There are no plans for any manned exploration for the foreseeable future. No lunar base, no landings on Mars, no nothing. We should be reaching out, not looking in.

We are starstuff that has reached sentience, and we’re trying to get back to where we came from.

A fall of stardust

The Japanese space probe Hayabusa returned to Earth near Woomera, Australia around 14:00 UT today.

Why is this a big deal? Because we now (hopefully) have a pristine sample of an asteroid to examine.

Hayabusa landed on asteroid 25143 Itokawa in November of 2005. It is thought to have successfully scooped up a tiny portion of dust from the asteroid’s surface. Portions of the Hayabusa craft were designed to survive a fiery reentry, and we now have our first real sample of stardust.

A big damned day, folks.

Water, water everywhere!

A story quietly came across the wire today, the subject of which has increased chances of establishing permanent residence on the moon a hundredfold.

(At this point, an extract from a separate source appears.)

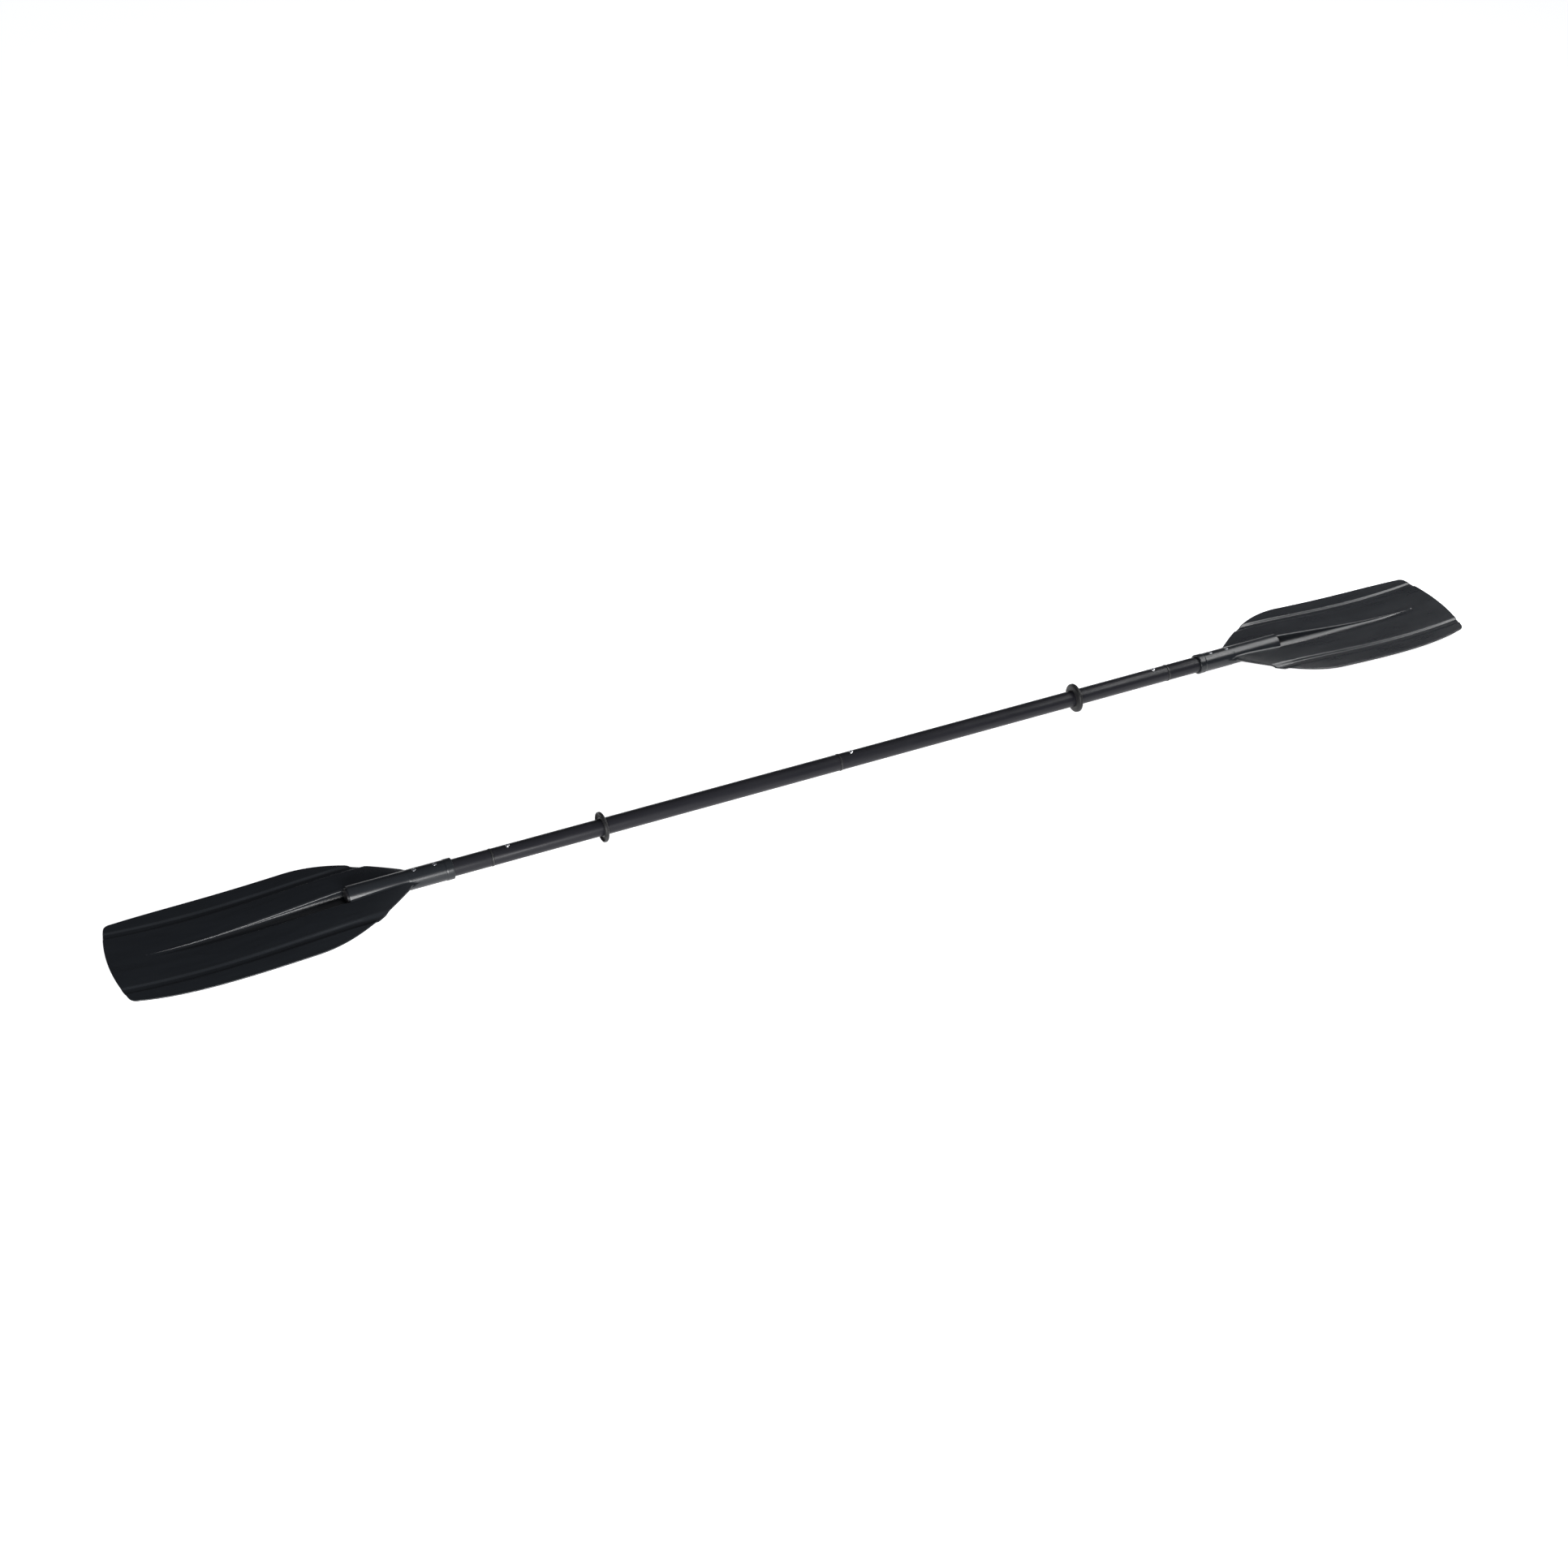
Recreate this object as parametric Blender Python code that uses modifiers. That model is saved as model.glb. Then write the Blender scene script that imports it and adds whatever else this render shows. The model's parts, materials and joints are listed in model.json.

Using NASA’s Mini-SAR radar instrument on India’s Chandrayaan-1 lunar orbiter, it has been discovered that the moon’s north pole contains at least 600 million metric tons of water ice in permanently-shadowed craters. Sub-surface water was also discovered last year near the moon’s south pole.

This not only allows future lunar base establishment without having to ship water from Earth, but also would allow oxygen for breathing and hydrogen fuel for energy and for propulsion. We don’t have to bring it to the moon ourselves; it’s already there.

America may not establish the first lunar base, but the odds of creating one within my lifetime just bumped way up.